APBT and Staffies have high prey drive, tenacity, and because of their muscular build can make good pack animals (as in carrying, not many dogs in a group). They bond well with humans, giving them an innate and strong sense of loyalty and protection, are very good with children, and tend to ignore livestock.
James Galloway says
I love and own APBT, but while they do bond well with humans and have a high prey drive they have to be rigorously trying to be protection dogs because they were originally breed to be animal aggressive but people friendly with is why they were able to be bought and sold quite often with no problems to the new owners. Maybe if paired with a breed that is naturally weary of strangers and a great tracker you will have a great team.
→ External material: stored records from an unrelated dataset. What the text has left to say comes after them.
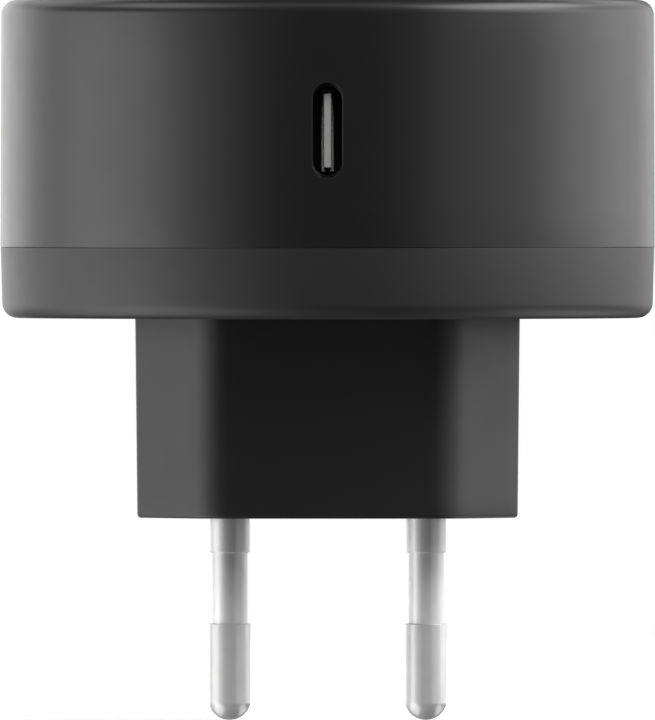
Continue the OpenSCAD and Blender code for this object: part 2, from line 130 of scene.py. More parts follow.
def make_floor():
    """A round pale floor just under the pins."""
    bm = bmesh.new()
    bmesh.ops.create_circle(bm, cap_ends=True, segments=96, radius=FLOOR_RADIUS)
    mesh = bpy.data.meshes.new("floor")
    bm.to_mesh(mesh)
    bm.free()
    floor = bpy.data.objects.new("floor", mesh)
    floor.location = (0, 0, pin_low.z - FLOOR_GAP)
    bpy.context.scene.collection.objects.link(floor)
    material = bpy.data.materials.new("floor_white")
    material.use_nodes = True
    shader = material.node_tree.nodes["Principled BSDF"]
    shader.inputs["Base Color"].default_value = (0.92, 0.92, 0.92, 1)
    shader.inputs["Roughness"].default_value = 0.9
    mesh.materials.append(material)
    floor.visible_glossy = False
    floor.visible_diffuse = False
    floor.visible_shadow = False


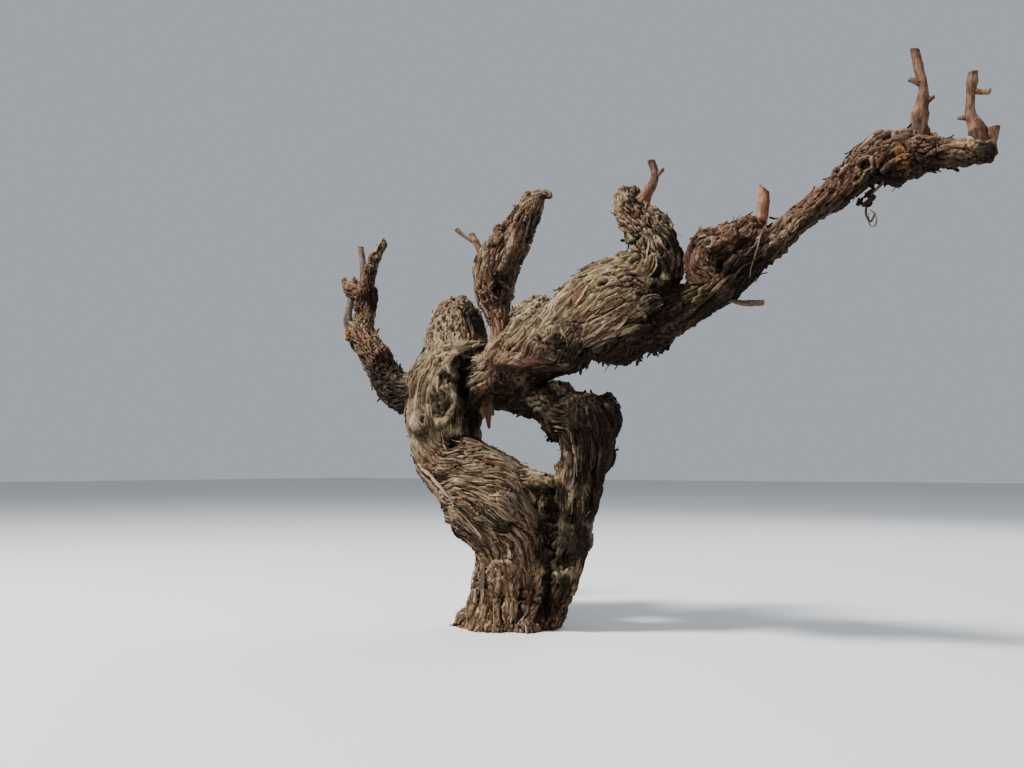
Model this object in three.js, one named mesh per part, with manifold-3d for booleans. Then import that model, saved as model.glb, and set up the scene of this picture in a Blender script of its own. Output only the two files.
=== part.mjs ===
// An old bush vine in winter, pruned back to spurs, from its flat cut at ground level up.
// Millimetres. The row that the vine stands in runs along X, the back is +Y and up is +Z.
// Each limb is a tapering sweep along a curve, and each stands a hair clear of the limb that carries it.

import * as THREE from 'three';
import { mergeVertices } from 'three/addons/utils/BufferGeometryUtils.js';
import Module from 'manifold-3d';

const wasm = await Module();
wasm.setup();

// Clearance round each limb, and the fineness of the faces
const CLEARANCE = 0.42;
const FACE_SHARE = 0.55;
const SHORTEST_FACE = 5;
const SIDES_PER_ROOT_OF_RADIUS = 2.7;
const FEWEST_SIDES = 6;
const BURR_DETAIL = 1;

const MERGE_DISTANCE = 1e-5;

// Unevenness of old wood, as shares of a limb's radius. It fades in between the two radii.
const FLUTE_COUNT = 4;
const FLUTE_DEPTH = 0.06;
const FLUTE_TWIST = 0.011;
const GNARL_DEPTH = 0.07;
const SMOOTH_RADIUS = 5;
const ROUGH_RADIUS = 18;
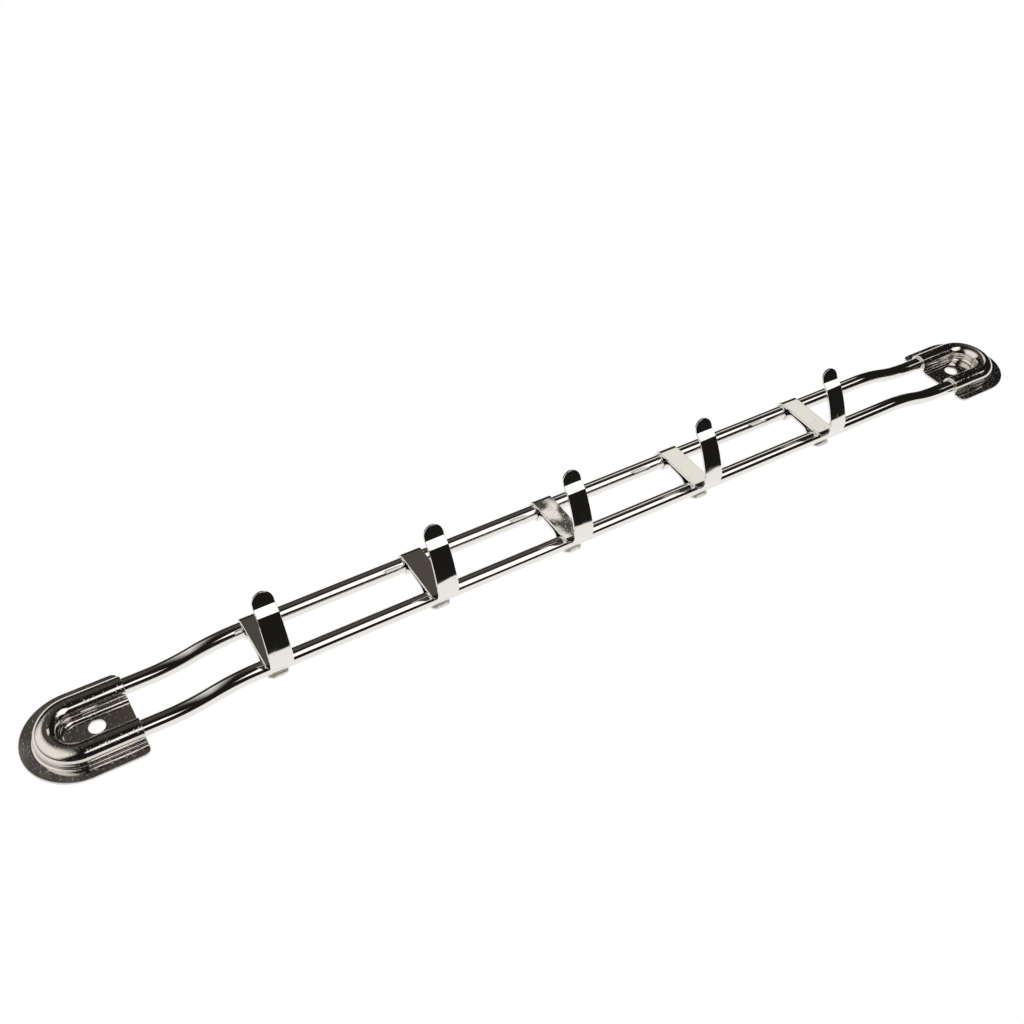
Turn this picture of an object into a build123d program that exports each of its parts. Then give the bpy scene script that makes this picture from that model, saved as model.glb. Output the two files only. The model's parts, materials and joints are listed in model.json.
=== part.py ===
"""Wall hook rack: a closed loop of round rod held by two stamped end brackets, with five strip hooks
that clip over both rods and slide along them.

Frame: X runs along the rods, Y points into the wall and Z is up. The origin is on the wall plane, in
the middle of the rack, so the rack stands off the wall towards -Y.
"""
import os
from math import atan2, cos, degrees, radians, sin, sqrt

from build123d import *

# ---- rod loop ----
ROD_DIAMETER = 6.0
ROD_PITCH = 20.0             # between the axes of the upper and the lower rod
ROD_STANDOFF = 7.4           # wall to rod axis along the straight run
ROD_WALL_GAP = 0.1           # between the wall and the rod where a bracket holds it
STRAIGHT_HALF = 148.0        # middle of the rack to the start of the joggle
JOGGLE_RADIUS = 70.0         # both bends that carry the rod down to the wall

# ---- end brackets ----
MOUTH_X = 190.0              # middle of the rack to the open edge of a bracket
BRACKET_STRAIGHT = 18.6      # open edge to the centre of the rounded end
BRACKET_WIDTH = 38.0
BRACKET_SHEET = 1.0
BRACKET_FIT = 0.05           # clearance all round the rod, inside the hump
INNER_FOOT_RADIUS = 1.8      # hump to floor, on the front of the sheet
OUTER_FOOT_RADIUS = 1.0      # hump to flange, on the front of the sheet
CORNER_RADIUS = 2.6          # flange corners at the open edge
SCREW_HOLE_DIAMETER = 5.6
SCREW_INSET = 12.5           # open edge to the middle of the screw hole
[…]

Cause it will then pick up what is required of it.
Ted Sockwell says
I like Rotts the best
So do I. Today I made arrangements to have a reputable breeder ship me a puppy. She will be my 2nd Rott. Love her already! Short story about my first. I had to be at work at 5AM so went to bed early and she went with me. My husband and friends were playing dominos. One of the men (hopefully by mistake) came in my bedroom. Sheba did not make a sound She jumped from the floor knocked him down Put her face at his and growled. All he could say was get your dog. Great dog!
I love dogs – ALL DOGS! My preference is for the Greater Sized canine. I was raised with a highly intelligent female German Shepard and she was one of the best pets anyone could have hoped for.
The dog I really like is the Belgium Malinois they can range from about 50 lbs to up close to 95 lbs and are easily trained for anything a Shepherd is trained to do
Scotty L Williams says
The belguim malinios is the best choice I’m a pitbull guy butt have been thinking of getting one they are perfect all around and not known for hip dysplasia like German Shepard and a lot of bad breeding or they would be as well.
Linda Smith says
I noticed these were all large dogs but small dogs serve many purposes too. Our Jack Russell is an excellent watch dog, doesn’t back down til called off. He’s an excellent hunter, often bringing mice, squirrels, etc. to show how much he loves us. Ugh In a hunker down situation I think he would work best for older folks; they have a lot of energy but mostly just love their people.
One breed you over looked is the Alaskan Malamute they can pull far more weight then a Siberia Huskie. They also have tons of natural prey drive. They are very fuel efficient eating very little dog food for their size. They are great with kids. Malamutes only wish to be with you and therefore are completely content even on a couch as long as you are there. Bugging in, bugging out, taking down large game or small game, watching the kids or protecting it’s pack from bears the Alaskan Malamute takes it all in stride. I know I wouldn’t be caught without my Mals!
The thing I love about Malamutes are those bright sky blue eyes they can have. If the Malamute has the dark mask across its face, those blue eyes are very piercing. I knew a man who had one like this. It was one the coolest looking dogs I think I have seen.